🤖 AI Summary
This work addresses black-box knowledge distillation without hyperparameter tuning, aiming to efficiently compress a large teacher GPT-2 model into a compact student model. Methodologically, we directly apply the stochastic Polyak stepsize (SPS*)—and its momentum-enhanced variant—to train the student model, eliminating all manual hyperparameter optimization. Theoretically, we establish, for the first time, that SPS* achieves an $O(1/sqrt{t})$ convergence rate at *any* iteration under local smoothness or Lipschitz continuity of the loss—without requiring global convexity or smoothness—and prove that the momentum variant ensures the *final iterate* attains the same optimal rate.

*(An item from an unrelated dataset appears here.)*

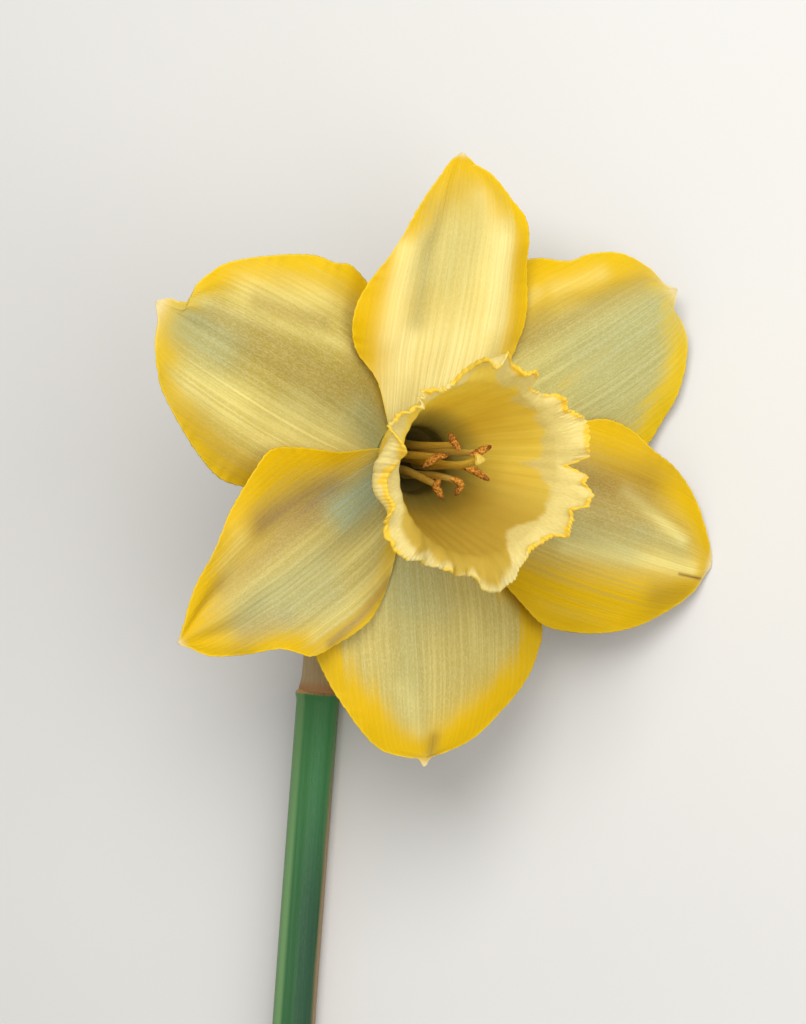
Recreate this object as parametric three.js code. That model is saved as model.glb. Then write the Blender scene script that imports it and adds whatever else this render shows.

Empirically, our approach consistently improves student model performance across diverse distillation settings and significantly outperforms carefully tuned baseline methods in stability and accuracy.
📝 Abstract
We provide a general convergence theorem of an idealized stochastic Polyak step size called SPS$^*$. Besides convexity, we only assume a local expected gradient bound, that includes locally smooth and locally Lipschitz losses as special cases. We refer to SPS$^*$ as idealized because it requires access to the loss for every training batch evaluated at a solution. It is also ideal, in that it achieves the optimal lower bound for globally Lipschitz function, and is the first Polyak step size to have an $O(1/sqrt{t})$ anytime convergence in the smooth setting. We show how to combine SPS$^*$ with momentum to achieve the same favorable rates for the last iterate. We conclude with several experiments to validate our theory, and a more practical setting showing how we can distill a teacher GPT-2 model into a smaller student model without any hyperparameter tuning.